▶

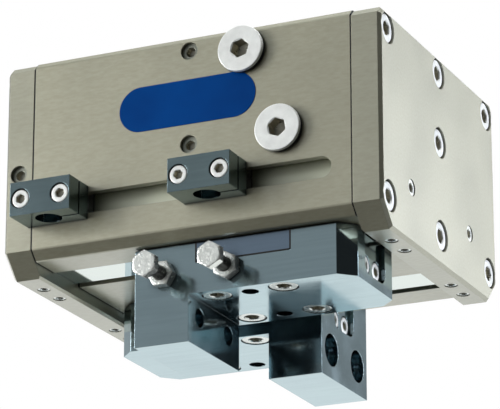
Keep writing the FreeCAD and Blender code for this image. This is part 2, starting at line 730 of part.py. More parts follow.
end_seal = ring("end_seal_master", f"{END_SEAL_INNER} + end_seal_width", END_SEAL_INNER,
                "end_seal_height")
copies("cylinder_end_seals", end_seal,
       [(f"{sx}*{BLOCK_END}", y, f"-{BORE_DROP}", turn)
        for sx, turn in ((-1, TO_MINUS_X), (1, TO_PLUS_X)) for y in BORES])

# Guide rods and cover strips

guide_rod = cylinder("guide_rod_master", "rod_diameter/2", f"2*({BLOCK_END} + rod_seat)")
for label, side in (("front_guide_rods", "-1"), ("rear_guide_rods", "1")):
    copies(label, guide_rod,
           [(f"-({BLOCK_END} + rod_seat)", f"{side}*rod_offset", f"-{drop}")
            for drop in ROD_DROPS], TO_PLUS_X)
    strip = doc.addObject("Part::Box", label.split("_")[0] + "_strip_box")
    bind(strip, Length=f"2*({BLOCK_END} + strip_seat)", Width=f"2*{STRIP_HALF}",
         Height="strip_thickness")
    place(strip, f"-({BLOCK_END} + strip_seat)", f"{side}*guide_offset - {STRIP_HALF}",
          f"-{STRIP_FACE}")
    keep(strip, label.split("_")[0] + "_cover_strip")

# Pinion, its cover and its bushes


def gap_outline():
    """The space between two pinion teeth, with involute flanks, about the -Y line."""
    teeth, pitch = num("pinion_teeth"), num(PITCH_RADIUS)
    base = pitch * math.cos(math.radians(num("pressure_angle")))

    def roll(radius):
        """Angle by which the involute has turned at a radius."""
        spread = math.acos(min(1.0, base / radius))
        return math.tan(spread) - spread

    half_gap = math.pi / teeth / 2 + num("backlash") / 4 / pitch

    def flank(radius):
        lead = max(radius, base)
        return half_gap + roll(lead) - roll(pitch)

    root, tip = num(ROOT_RADIUS), num(TIP_RADIUS)
    outside = tip + num("tooth_module")
    stations = [root, max(base, root + num("flank_step")), pitch, tip, outside]
    angles = [flank(min(radius, tip)) for radius in stations]
    right = [(radius * math.sin(angle), -radius * math.cos(angle))
             for radius, angle in zip(stations, angles)]
    left = [(-x, y) for x, y in reversed(right)]
    return right + left


def drive_pinion():
    body = new_body("DrivePinion")
    face, hub, journal = TIP_RADIUS, "hub_diameter/2", "journal_diameter/2 - journal_clearance"
    low_end = f"{PINION_LOW} + gear_face"
    head = f"-{BOSS_FACE} + shaft_bush_length - shaft_end_gap"
    foot = f"-{SHAFT_BUSH_FLOOR} + shaft_foot_gap"
    profile = [
        ("0", head), (journal, head),
        (journal, f"-{PINION_TOP}"), (face, f"-{PINION_TOP}"),
        (face, f"-{PINION_TOP} - gear_face"), (hub, f"-{PINION_TOP} - gear_face"),
        (hub, f"-{PINION_LOW}"), (face, f"-{PINION_LOW}"), (face, f"-({low_end})"),
        (journal, f"-({low_end})"), (journal, foot), ("0", foot),
    ]
    turned(body, "turned_blank", "Y", profile, "Z_Axis")
    gap = slab(body, "tooth_gap", "Z", f"-({low_end}) - cut_margin",
               f"-{PINION_TOP} + cut_margin", [gap_outline()], cut=True)
    repeat_round(body, "teeth", gap, "pinion_teeth")
    return keep(body, "drive_pinion")


def pinion_cover():
    body = new_body("PinionCover")
    profile = [
        ("0", "0"), ("cover_diameter/2 - cover_clearance", "0"),
        ("cover_diameter/2 - cover_clearance", "-cover_thickness"),
        ("cover_boss/2", "-cover_thickness"), ("cover_boss/2", f"-{BOSS_FACE}"),
        ("shaft_bush_diameter/2", f"-{BOSS_FACE}"),
        ("shaft_bush_diameter/2", f"-{BOSS_FACE} + shaft_bush_length"),
        ("0", f"-{BOSS_FACE} + shaft_bush_length"),
    ]
    turned(body, "disc", "Y", profile, "Z_Axis")
    slab(body, "screw_holes", "Z", "-cover_thickness", "0",
         [(x, y, "small_screw/2 + screw_hole_gap") for x, y in COVER_SCREWS], cut=True)
    slab(body, "screw_sinks", "Z", "-small_screw_height - head_sink", "0",
         [(x, y, "small_screw_sink/2") for x, y in COVER_SCREWS], cut=True)
    return keep(body, "pinion_cover")


drive_pinion()
pinion_cover()
cover_screw = cap_screw("cover_screw_master", "small_screw", "small_screw_head",
                        "small_screw_height", "small_screw_key",
                        "cover_thickness - small_screw_height - head_sink + cover_screw_length")
copies("cover_screws", cover_screw, [(x, y, "-head_sink") for x, y in COVER_SCREWS])
shaft_bush = ring("shaft_bush_master", "shaft_bush_diameter/2", "journal_diameter/2",
                  "shaft_bush_length")
copies("pinion_bushes", shaft_bush,
       [("0", "0", f"-{BOSS_FACE}"), ("0", "0", f"-{SHAFT_BUSH_FLOOR}")])

# Each jaw's moving set, modelled for the front and turned for the rear


def rack_teeth(body, tip, low, high):
    """Mill tooth gaps along X into a face at Y = tip, between two heights."""
    slope = "tan(pressure_angle)"
    depth = "((addendum_factor + dedendum_factor)*tooth_module)"
    root_half = f"({TOOTH_PITCH}/4 + backlash/4 - dedendum_factor*tooth_module*{slope})"
    mouth_half = f"({root_half} + ({depth} + cut_margin)*{slope})"
    gap = slab(body, "tooth_gap", "Z", low, high, [[
        (f"{FIRST_GAP} - {root_half}", f"{tip} - {depth}"),
        (f"{FIRST_GAP} + {root_half}", f"{tip} - {depth}"),
        (f"{FIRST_GAP} + {mouth_half}", f"{tip} + cut_margin"),
        (f"{FIRST_GAP} - {mouth_half}", f"{tip} + cut_margin"),
    ]], cut=True)
    return repeat_line(body, "rack_teeth", gap, TOOTH_PITCH, GAP_COUNT)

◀

What you have to do: Return exactly, please, the lines of the material from the first one down to and including the line where "base = pitch" appears.

Answer for the task:
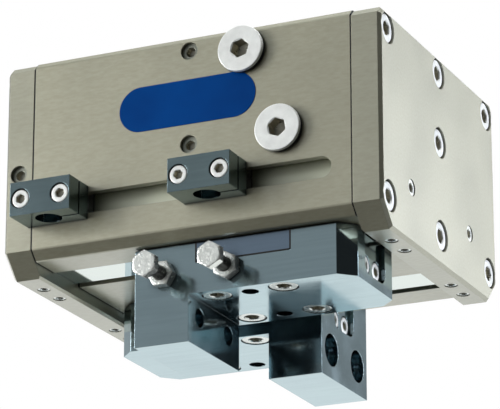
Keep writing the FreeCAD and Blender code for this image. This is part 2, starting at line 730 of part.py. More parts follow.
end_seal = ring("end_seal_master", f"{END_SEAL_INNER} + end_seal_width", END_SEAL_INNER,
                "end_seal_height")
copies("cylinder_end_seals", end_seal,
       [(f"{sx}*{BLOCK_END}", y, f"-{BORE_DROP}", turn)
        for sx, turn in ((-1, TO_MINUS_X), (1, TO_PLUS_X)) for y in BORES])

# Guide rods and cover strips

guide_rod = cylinder("guide_rod_master", "rod_diameter/2", f"2*({BLOCK_END} + rod_seat)")
for label, side in (("front_guide_rods", "-1"), ("rear_guide_rods", "1")):
    copies(label, guide_rod,
           [(f"-({BLOCK_END} + rod_seat)", f"{side}*rod_offset", f"-{drop}")
            for drop in ROD_DROPS], TO_PLUS_X)
    strip = doc.addObject("Part::Box", label.split("_")[0] + "_strip_box")
    bind(strip, Length=f"2*({BLOCK_END} + strip_seat)", Width=f"2*{STRIP_HALF}",
         Height="strip_thickness")
    place(strip, f"-({BLOCK_END} + strip_seat)", f"{side}*guide_offset - {STRIP_HALF}",
          f"-{STRIP_FACE}")
    keep(strip, label.split("_")[0] + "_cover_strip")

# Pinion, its cover and its bushes


def gap_outline():
    """The space between two pinion teeth, with involute flanks, about the -Y line."""
    teeth, pitch = num("pinion_teeth"), num(PITCH_RADIUS)
    base = pitch * math.cos(math.radians(num("pressure_angle")))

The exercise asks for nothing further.